学术文献库

The design of a neural network is usually carried out by defining the number of layers, the number of neurons per layer, their connections or synapses, and the activation function that they will execute. The training process tries to optimize the weights assigned to those connections, together with the biases of the neurons, to better fit the training data. However, the definition of the activation functions is, in general, determined in the design process and not modified during the training, meaning that their behavior is unrelated to the training data set. In this paper we propose the definition and utilization of an implicit, parametric, non-linear activation function that adapts its shape during the training process. This fact increases the space of parameters to optimize within the network, but it allows a greater flexibility and generalizes the concept of neural networks.

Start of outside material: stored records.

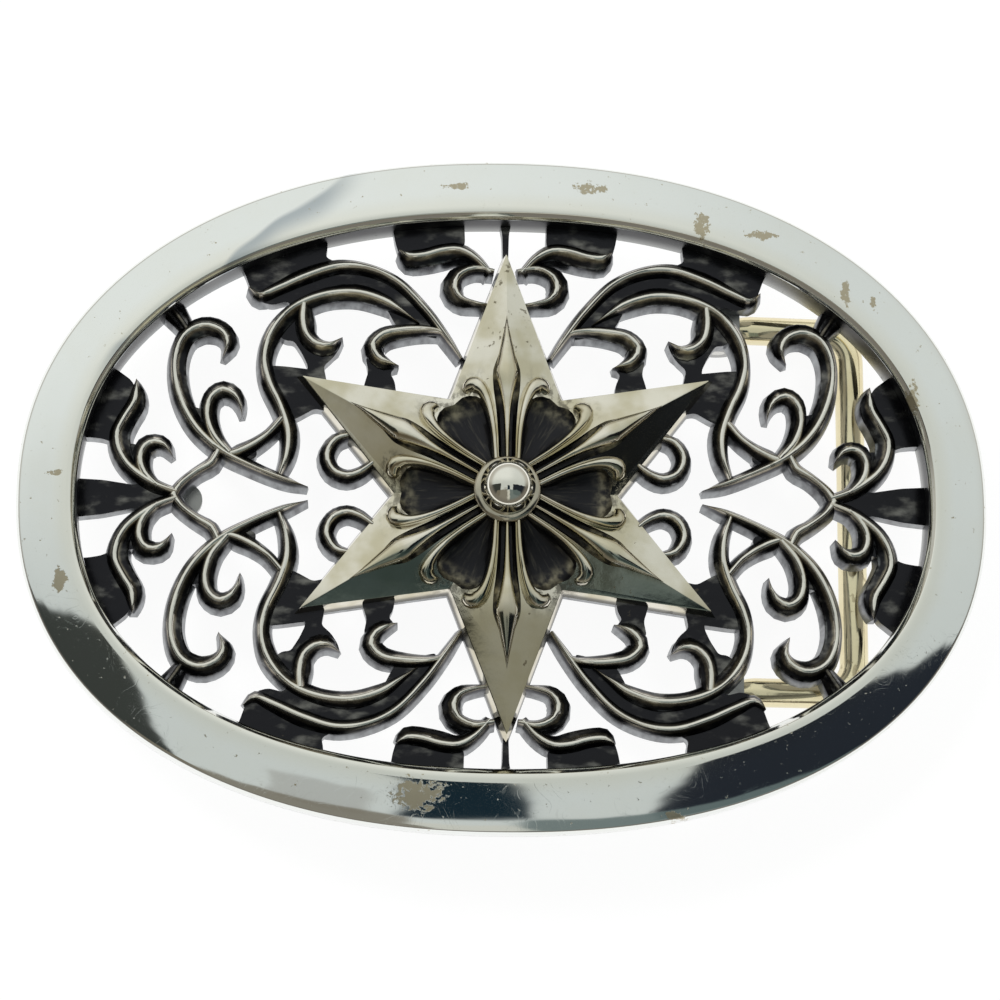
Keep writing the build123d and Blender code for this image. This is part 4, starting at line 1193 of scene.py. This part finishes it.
TENT_WHITE, TENT_GREY = (0.83, 0.86, 0.84, 1), (0.60, 0.635, 0.62, 1)
ROOM_BROWN, ROOM_PALE = (0.20, 0.185, 0.16, 1), (0.52, 0.51, 0.47, 1)
FLOOR_GLOW = (0.88, 0.87, 0.84, 1)
tent = bench.mix(bench.ramp(side_y, -0.05, 0.5), TENT_GREY, TENT_WHITE)
tent = bench.mix(bench.times(bench.ramp(side_x, -0.1, 0.6), 0.6), tent, TENT_GREY)
# The four edges of each patch, its colour, and how much it covers the tent
PATCHES = [((-0.10, 0.08, -0.45, -0.16), (0.008, 0.02, 0.03, 1), 1.0),
           ((0.30, 0.98, -0.72, -0.09), (0.012, 0.016, 0.024, 1), 0.99),
           ((-0.98, -0.55, -0.72, -0.02), (0.032, 0.036, 0.032, 1), 0.98),
           ((-0.34, -0.16, -0.5, -0.33), (0.30, 0.29, 0.27, 1), 0.5),
           ((-0.08, 0.08, -0.97, -0.5), (0.62, 0.60, 0.52, 1), 0.6),
           ((-0.75, -0.08, -1.0, -0.45), (0.20, 0.18, 0.14, 1), 0.9),
           ((0.08, 0.75, -1.0, -0.45), (0.13, 0.17, 0.17, 1), 0.9)]
for edges, dark_colour, share in PATCHES:
    tent = bench.mix(bench.times(dark_patch(*edges), share), tent, dark_colour)
horizon = bench.mix(bench.ramp(side_y, -0.15, 0.3), ROOM_BROWN, ROOM_PALE)
tent = bench.mix(bench.ramp(upward, 0.45, 0.15), tent, horizon)
tent = bench.mix(bench.ramp(upward, -0.02, -0.1), tent, FLOOR_GLOW)
background = bench.tree.nodes.new("ShaderNodeBackground")
bench.plug(tent, background.inputs[0])
background.inputs[1].default_value = 1.0
world_output = bench.tree.nodes.new("ShaderNodeOutputWorld")
bench.plug(background.outputs[0], world_output.inputs[0])
print("tent patches:", len(PATCHES))


# %% A soft key light, and plain colours
def soft_light(name, place, size, power):
    """A large square light that looks at the middle of the buckle."""
    data = bpy.data.lights.new(name, "AREA")
    data.size, data.energy = size, power
    light = bpy.data.objects.new(name, data)
    bpy.context.scene.collection.objects.link(light)
    light.location = place
    light.visible_glossy = False
    light.rotation_mode = "QUATERNION"
    light.rotation_quaternion = Vector(place).to_track_quat("Z", "Y")


soft_light("key_light", (-0.45, 0.5, 0.7), 0.35, 4.0)
bpy.context.scene.view_settings.view_transform = "Standard"
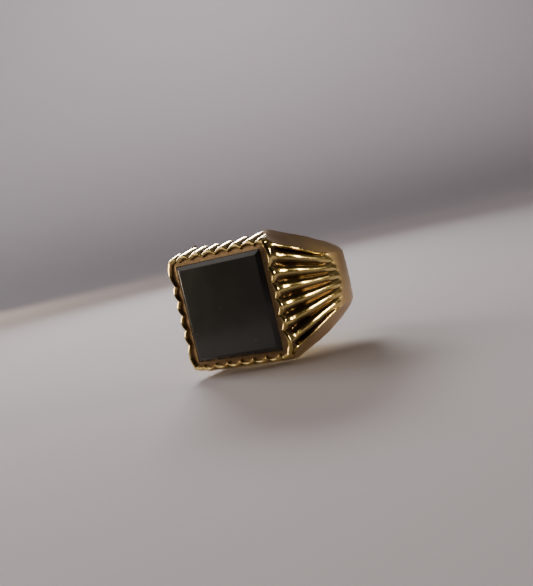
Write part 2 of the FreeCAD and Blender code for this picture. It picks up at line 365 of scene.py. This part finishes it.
def lobed_outline():
    """Points round the lip as x, z and hollow: each lobe is a low arch between two valleys."""
    valleys = valley_points()
    outline = []
    for start, end in zip(valleys, valleys[1:] + valleys[:1]):
        span = end - start
        rise = min(LOBE_RISE, LOBE_FULLNESS * span.length)
        outward = Vector((-span.y, span.x)).normalized()
        if outward.dot(start + end) < 0:
            outward = -outward
        for step in range(LOBE_STEPS):
            t = step / LOBE_STEPS
            point = start + span * t + outward * rise * 4 * t * (1 - t)
            outline.append((point.x, point.y, abs(2 * t - 1) ** 2))
    return outline


outline = lobed_outline()
print(len(valley_points()), "lobes,", len(outline), "points round the lip")

# %% How the wall leans and where it ends
FLARE_FRONT = 7.0
FLARE_Z = 0.66 / LIP_VALLEY
FLARE_X = 0.30 / LIP_VALLEY
FLARE_CURVE = 1.4
DISH_DEPTH = 0.18
DISH_WIDTH = 1.35


def ease(t):
    t = min(max(t, 0.0), 1.0)
    return t * t * (3 - 2 * t)


def dish(x, z):
    """How far the ledge is hollowed behind its highest line, at a place beside the stone."""
    away = max(abs(x), abs(z)) - STONE_HALF
    return DISH_DEPTH * math.sin(math.pi * min(max(away / DISH_WIDTH, 0.0), 1.0))


def on_square(x, z, half_x, half_z):
    """The point of a rectangle's edge in the same direction from the middle."""
    grow = 1.0 / max(abs(x) / half_x, abs(z) / half_z)
    return x * grow, z * grow


def wall_reach(x):
    """How far down the leaning wall the finger hole is met, as a share of its whole height."""
    run = LIP_FRONT - FLARE_FRONT
    a = (x * FLARE_X) ** 2 + run ** 2
    b = 2 * (x * x * FLARE_X - LIP_FRONT * run)
    c = x * x + LIP_FRONT ** 2 - FINGER_RADIUS ** 2
    inside = b * b - 4 * a * c
    if inside <= 0:
        return 1.0
    return min(1.0, (-b - math.sqrt(inside)) / (2 * a))


def wall_point(x, z, share):
    """A point on the outside of the wall, from the lip at 0 to the finger hole."""
    y = -LIP_FRONT + share * (LIP_FRONT - FLARE_FRONT)
    lean = FLARE_Z * (1 - (1 - share) ** FLARE_CURVE)
    return x * (1 + FLARE_X * share), y, z * (1 + lean)


# %% The wall's cross-section at one place on the outline
# each finish is the pair of hollow and satin
# painted shade with a film of polish: the ledge and the lip's inside get part of the brown
LEDGE_FINISH = (0.42, 1.0)
HOLE_FINISH = (0.0, 0.0)
LIP_INSIDE_FINISH = (0.35, 0.5)
LIP_TOP_FINISH = (0.0, 0.0)
LEDGE_ROWS = 7
WALL_ROWS = 24
FLOOR_ROWS = 8
FOOT_ROUNDING = 0.3
FOOT_START = 0.8
INSIDE_FROM = 0.32
# the lip from its inner foot to its outside: how far in from the outline, and how far back
LIP_ROUNDING = [(0.45, 0.19), (0.40, 0.135), (0.345, 0.07), (0.295, 0.022), (0.25, 0.003),
                (0.20, 0.006), (0.14, 0.035), (0.08, 0.09), (0.03, 0.16), (0.0, 0.24)]


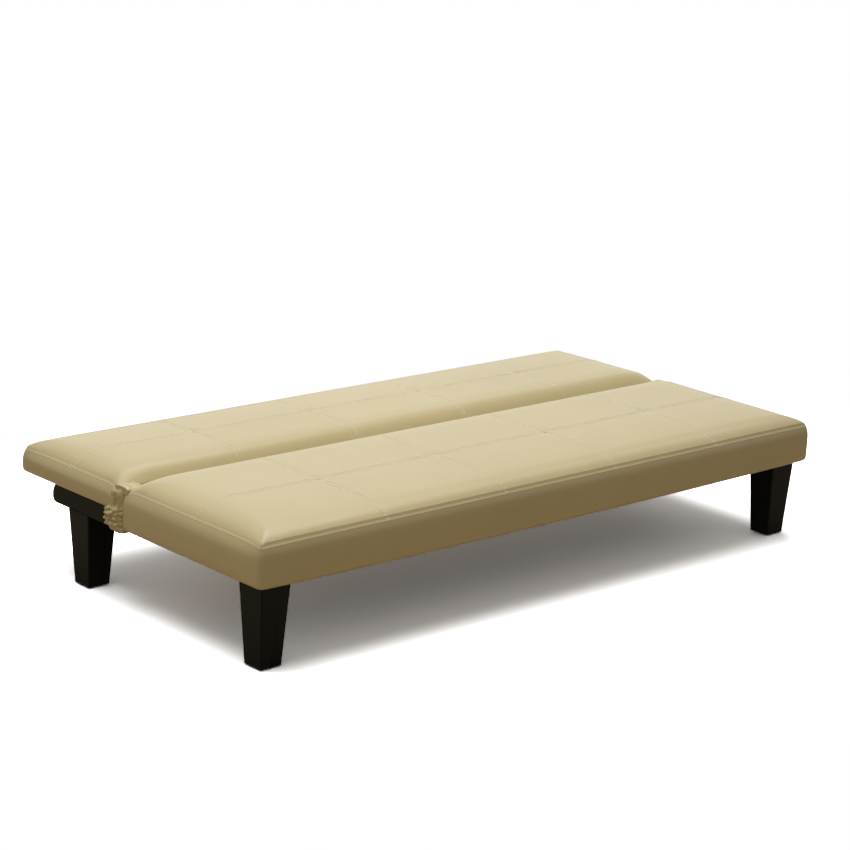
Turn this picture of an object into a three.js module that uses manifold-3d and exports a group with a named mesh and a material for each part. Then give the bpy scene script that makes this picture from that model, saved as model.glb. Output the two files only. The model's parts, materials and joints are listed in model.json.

Furthermore, it simplifies the architectural design since the same activation function definition can be employed in each neuron, letting the training process to optimize their parameters and, thus, their behavior. Our proposed activation function comes from the definition of the consensus variable from the optimization of a linear underdetermined problem with an $L_p^q$ regularization term, via the Alternating Direction Method of Multipliers (ADMM). We define the neural networks using this type of activation functions as $pq-$networks. Preliminary results show that the use of these neural networks with this type of adaptive activation functions reduces the error in regression and classification examples, compared to equivalent regular feedforward neural networks with fixed activation functions.